When purging a heated oven cell, purge gas enters the oven cell at or near room temperature and mixes with the hot gas inside the chamber. The mixing of purge gases having different temperatures results in pointing variations and beam distortions of laser beams transmitted though the oven cell. If the nonlinear crystal is located inside a sealed and purged laser head with a typical length between 0.5 m and 1 m, the purge inlet can be located relatively far away from the crystal oven to minimize beam distortions and pointing variation. However, this may not be possible if a small, field replaceable, purged oven cell for the nonlinear crystal is used. In this case, the purged volume is small and the purge inlet is located close to the nonlinear crystal, which, as a consequence, is close to the laser beam transmitted through it.
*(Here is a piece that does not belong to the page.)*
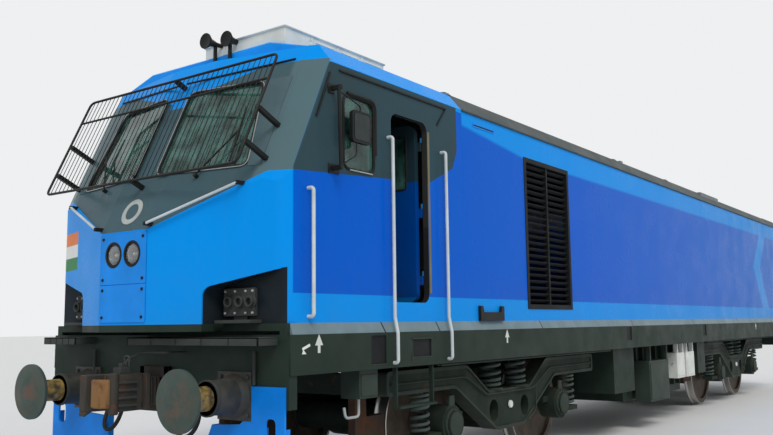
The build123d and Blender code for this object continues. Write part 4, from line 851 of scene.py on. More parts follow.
def tube(name, runs, radius, kind, body="carbody", closed=False, replaces=None):
    """Round bars along paths, as one curve."""
    data = bpy.data.curves.new(name, "CURVE")
    data.dimensions = "3D"
    data.bevel_depth = radius
    data.bevel_resolution = 2
    data.use_fill_caps = True
    for points in runs:
        spline = data.splines.new("POLY")
        spline.points.add(len(points) - 1)
        for knot, point in zip(spline.points, points):
            knot.co = (*place(*point), 1)
        spline.use_cyclic_u = closed
        spline.use_smooth = True
    return settle(bpy.data.objects.new(name, data), kind, body, replaces)


def plate(
    name, loops, origin, thick, kind, body="carbody", replaces=None, across=ALONG, upward=UPRIGHT,
):
    """A flat plate from an outline and holes, in its own plane, with its middle at origin."""
    data = bpy.data.curves.new(name, "CURVE")
    data.dimensions = "2D"
    data.fill_mode = "BOTH"
    data.extrude = thick / 2
    for loop in loops:
        spline = data.splines.new("POLY")
        spline.points.add(len(loop) - 1)
        for knot, point in zip(spline.points, loop):
            knot.co = (point[0], point[1], 0, 1)
        spline.use_cyclic_u = True
    flat = bpy.data.objects.new(name, data)
    mesh = bpy.data.meshes.new_from_object(flat)
    bpy.data.objects.remove(flat)
    across, upward = Vector(across).normalized(), Vector(upward).normalized()
    columns = (across, upward, across.cross(upward), place(*origin))
    mesh.transform(Matrix([[column[row] for column in columns] for row in range(3)] + [(0, 0, 0, 1)]))
    return settle(bpy.data.objects.new(name, mesh), kind, body, replaces)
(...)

If CDA is used as a purge gas at an oven temperature of 100° C., the refractive index difference between the incoming air at room temperature and the air inside the oven at 100° C. is 6*10−6 at a wavelength of 300 nm. For an incoming air flow with 5 mm width along the beam propagation direction and a temperature gradient of 30° C./cm in the lateral direction, the result is a beam deflection of more than 10 micro-radians. A beam pointing variation on this order of magnitude can negatively impact applications that are sensitive to beam position and beam pointing, such as the generation of a flat-top beam profile using a diffractive optical element (DOE). If a turbulent purge-gas flow develops, temperature gradients are expected to be larger than is the example and, in addition, to show strong variations over time.
Therefore, what is needed is improved devices and operating techniques for nonlinear crystals or optical components, which minimizes the detrimental effects of a cold or room temperature purge gas flow entering a heated crystal enclosure.